In February, a bill that addresses issues with electronic execution and signatures with the Corporations Act was passed and received assent.

“This opens up the Corporations Act to the Electronic Transactions Act and allows for consent to act as a director [documents] to be done using electronic means,” he said.

Mr Dunn said SMSFs would form a much larger part of the second phase of the government’s reforms in this area.

“There are some issues and things that need to be considered that are different under these proposed rules versus Electronic Transactions Act rules around consent, and the fact that you’ll be able to provide a link to that document rather than having to serve that particular document. These are all things that Treasury is working through with industry at the moment,” he explained.

Treasury is currently consulting with the SMSF Association and other experts in the industry, including Mr Dunn, regarding its modernising of business communications project.

Mr Dunn noted that there is a bill currently before Parliament, Treasury Laws Amendment (Modernising Business Communications) Bill 2022, which, once enacted, will enable all documents under the Corporations Act to be signed or executed electronically.

“In principle, that’s where we want to get to with the SIS measures,” he stated.

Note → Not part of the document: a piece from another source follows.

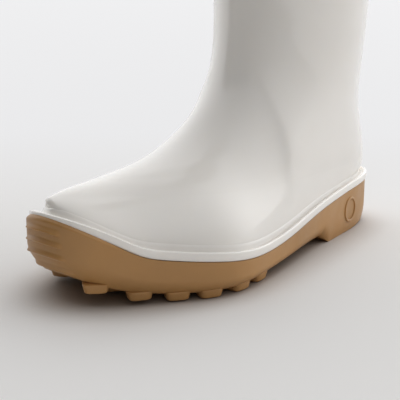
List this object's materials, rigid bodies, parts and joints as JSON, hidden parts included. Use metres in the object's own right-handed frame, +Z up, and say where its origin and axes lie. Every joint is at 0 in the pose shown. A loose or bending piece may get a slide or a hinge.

“Now, there may be some question marks around testamentary documents. If we think about binding death benefit nominations, should there be a straight-through process that wouldn’t necessarily require witnessing to be able to verify who that person is?”

Mr Dunn said there are some potential concerns with elder abuse that have been raised and the fact that advanced technology in this way may create outcomes that weren’t necessarily intended by expanding electronic execution to these types of testamentary documents.

“By and large, and we’re looking at electronic execution for things that are in the SIS Regulations. So financial statements and things like the in-house asset rules where section 82 requires a plan to be provided. That cannot be done in any other form other than wet ink as it currently stands,” he explained.

“We also have requirements around the duty to keep minutes and records. We have five-year and 10-year requirements. There’s an opportunity here to think about time frames of retention for certain documents, even where we think about decisions around changes of trustees and other things that require a minimum of 10 years. In an electronic time frame, should there be something that requires that to be presented for much longer and are there other documents that should be much shorter?”

These are some of the considerations that will come up for discussion as part of the process, said Mr Dunn.

“As it currently stands within SIS regulation 4.09, there is no formal requirement to actually have to have a written investment strategy, but when you think about its application in the marketplace, the ATO makes it very clear in their literature that the expectation is that there is a written strategy.

“There may be some advisors or practitioners that when it goes to audit that say that there’s nothing within the regulations that require a written investment strategy but the auditor, quite rightly will come back and say ‘well I can’t audit what’s in your brain’, so it needs to be put down in paper.

“So again, there’s an opportunity here to tidy up some legislative disconnect to ensure that Reg 4.09, if the expectation that the requirement in regulation 4.09 is that it needs to be a written investment strategy, we should tidy that up at the same time,” he said.